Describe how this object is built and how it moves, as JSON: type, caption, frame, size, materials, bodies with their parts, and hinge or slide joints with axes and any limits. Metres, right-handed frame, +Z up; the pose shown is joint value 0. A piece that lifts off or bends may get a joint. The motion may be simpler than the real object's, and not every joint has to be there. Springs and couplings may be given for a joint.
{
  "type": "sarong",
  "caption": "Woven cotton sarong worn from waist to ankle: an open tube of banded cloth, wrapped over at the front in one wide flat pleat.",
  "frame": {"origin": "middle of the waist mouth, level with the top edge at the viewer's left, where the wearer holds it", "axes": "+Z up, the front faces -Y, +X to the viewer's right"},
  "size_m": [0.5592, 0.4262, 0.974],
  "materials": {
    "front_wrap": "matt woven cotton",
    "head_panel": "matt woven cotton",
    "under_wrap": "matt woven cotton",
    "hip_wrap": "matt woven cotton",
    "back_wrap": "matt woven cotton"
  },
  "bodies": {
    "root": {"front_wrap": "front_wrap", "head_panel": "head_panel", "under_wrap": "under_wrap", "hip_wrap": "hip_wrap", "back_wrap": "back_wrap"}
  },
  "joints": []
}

*Aim*.
Output the data above exactly, please, line for line.

*Solution below*.
Describe how this object is built and how it moves, as JSON: type, caption, frame, size, materials, bodies with their parts, and hinge or slide joints with axes and any limits. Metres, right-handed frame, +Z up; the pose shown is joint value 0. A piece that lifts off or bends may get a joint. The motion may be simpler than the real object's, and not every joint has to be there. Springs and couplings may be given for a joint.
{
  "type": "sarong",
  "caption": "Woven cotton sarong worn from waist to ankle: an open tube of banded cloth, wrapped over at the front in one wide flat pleat.",
  "frame": {"origin": "middle of the waist mouth, level with the top edge at the viewer's left, where the wearer holds it", "axes": "+Z up, the front faces -Y, +X to the viewer's right"},
  "size_m": [0.5592, 0.4262, 0.974],
  "materials": {
    "front_wrap": "matt woven cotton",
    "head_panel": "matt woven cotton",
    "under_wrap": "matt woven cotton",
    "hip_wrap": "matt woven cotton",
    "back_wrap": "matt woven cotton"
  },
  "bodies": {
    "root": {"front_wrap": "front_wrap", "head_panel": "head_panel", "under_wrap": "under_wrap", "hip_wrap": "hip_wrap", "back_wrap": "back_wrap"}
  },
  "joints": []
}